PROBLEM: Repeat every line below exactly as it reads.

----

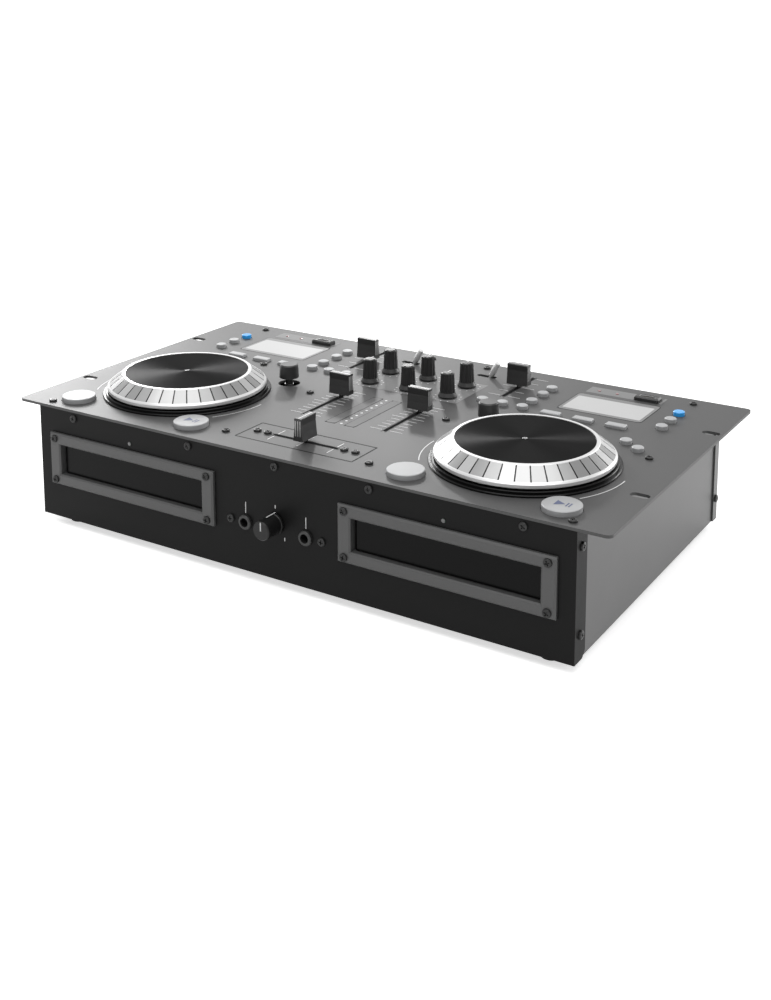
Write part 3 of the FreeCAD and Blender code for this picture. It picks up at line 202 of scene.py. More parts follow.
def makeFinishGroup():
    group, given, result = newGroup(
        "surfaceFinish",
        {"Color": "Color", "Roughness": 0.4, "Grain Scale": 1500.0, "Grain Height": 0.1, "Grain Tint": 0.05,
         "Blotch": 0.06},
        {"Color": "Color", "Roughness": "Float", "Normal": "Vector"})
    link = group.links.new
    place = addNode(group, "ShaderNodeTexCoord")
    grain = addNode(group, "ShaderNodeTexNoise")
    grain.inputs["Detail"].default_value = surfaceLook["grainDetail"]
    link(place.outputs["Object"], grain.inputs["Vector"])
    link(given["Grain Scale"], grain.inputs["Scale"])
    blotch = addNode(group, "ShaderNodeTexNoise")
    blotch.inputs["Scale"].default_value = surfaceLook["blotchScale"]
    blotch.inputs["Detail"].default_value = surfaceLook["blotchDetail"]
    link(place.outputs["Object"], blotch.inputs["Vector"])
    spread = compute(group, "SUBTRACT", blotch.outputs["Fac"], 0.5)
    amount = compute(group, "MULTIPLY", spread, given["Blotch"])
    link(compute(group, "ADD", given["Roughness"], amount, use_clamp=True), result["Roughness"])
    speck = compute(group, "SUBTRACT", grain.outputs["Fac"], 0.5)
    tinted = addNode(group, "ShaderNodeVectorMath", operation="SCALE")
    link(given["Color"], tinted.inputs[0])
    link(compute(group, "MULTIPLY_ADD", speck, given["Grain Tint"], 1.0), tinted.inputs["Scale"])
    link(tinted.outputs[0], result["Color"])
    bump = addNode(group, "ShaderNodeBump")
    bump.inputs["Distance"].default_value = surfaceLook["bumpDistance"] * mm
    link(grain.outputs["Fac"], bump.inputs["Height"])
    link(given["Grain Height"], bump.inputs["Strength"])
    link(bump.outputs["Normal"], result["Normal"])
    return group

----

WRITTEN RESPONSE:
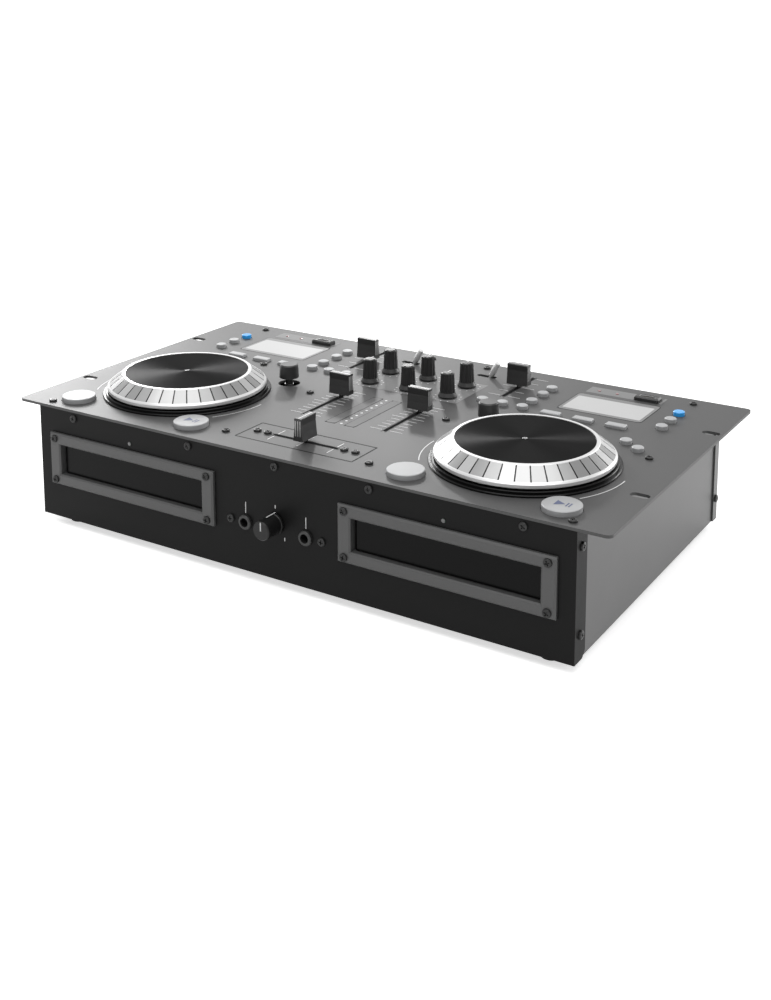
Write part 3 of the FreeCAD and Blender code for this picture. It picks up at line 202 of scene.py. More parts follow.
def makeFinishGroup():
    group, given, result = newGroup(
        "surfaceFinish",
        {"Color": "Color", "Roughness": 0.4, "Grain Scale": 1500.0, "Grain Height": 0.1, "Grain Tint": 0.05,
         "Blotch": 0.06},
        {"Color": "Color", "Roughness": "Float", "Normal": "Vector"})
    link = group.links.new
    place = addNode(group, "ShaderNodeTexCoord")
    grain = addNode(group, "ShaderNodeTexNoise")
    grain.inputs["Detail"].default_value = surfaceLook["grainDetail"]
    link(place.outputs["Object"], grain.inputs["Vector"])
    link(given["Grain Scale"], grain.inputs["Scale"])
    blotch = addNode(group, "ShaderNodeTexNoise")
    blotch.inputs["Scale"].default_value = surfaceLook["blotchScale"]
    blotch.inputs["Detail"].default_value = surfaceLook["blotchDetail"]
    link(place.outputs["Object"], blotch.inputs["Vector"])
    spread = compute(group, "SUBTRACT", blotch.outputs["Fac"], 0.5)
    amount = compute(group, "MULTIPLY", spread, given["Blotch"])
    link(compute(group, "ADD", given["Roughness"], amount, use_clamp=True), result["Roughness"])
    speck = compute(group, "SUBTRACT", grain.outputs["Fac"], 0.5)
    tinted = addNode(group, "ShaderNodeVectorMath", operation="SCALE")
    link(given["Color"], tinted.inputs[0])
    link(compute(group, "MULTIPLY_ADD", speck, given["Grain Tint"], 1.0), tinted.inputs["Scale"])
    link(tinted.outputs[0], result["Color"])
    bump = addNode(group, "ShaderNodeBump")
    bump.inputs["Distance"].default_value = surfaceLook["bumpDistance"] * mm
    link(grain.outputs["Fac"], bump.inputs["Height"])
    link(given["Grain Height"], bump.inputs["Strength"])
    link(bump.outputs["Normal"], result["Normal"])
    return group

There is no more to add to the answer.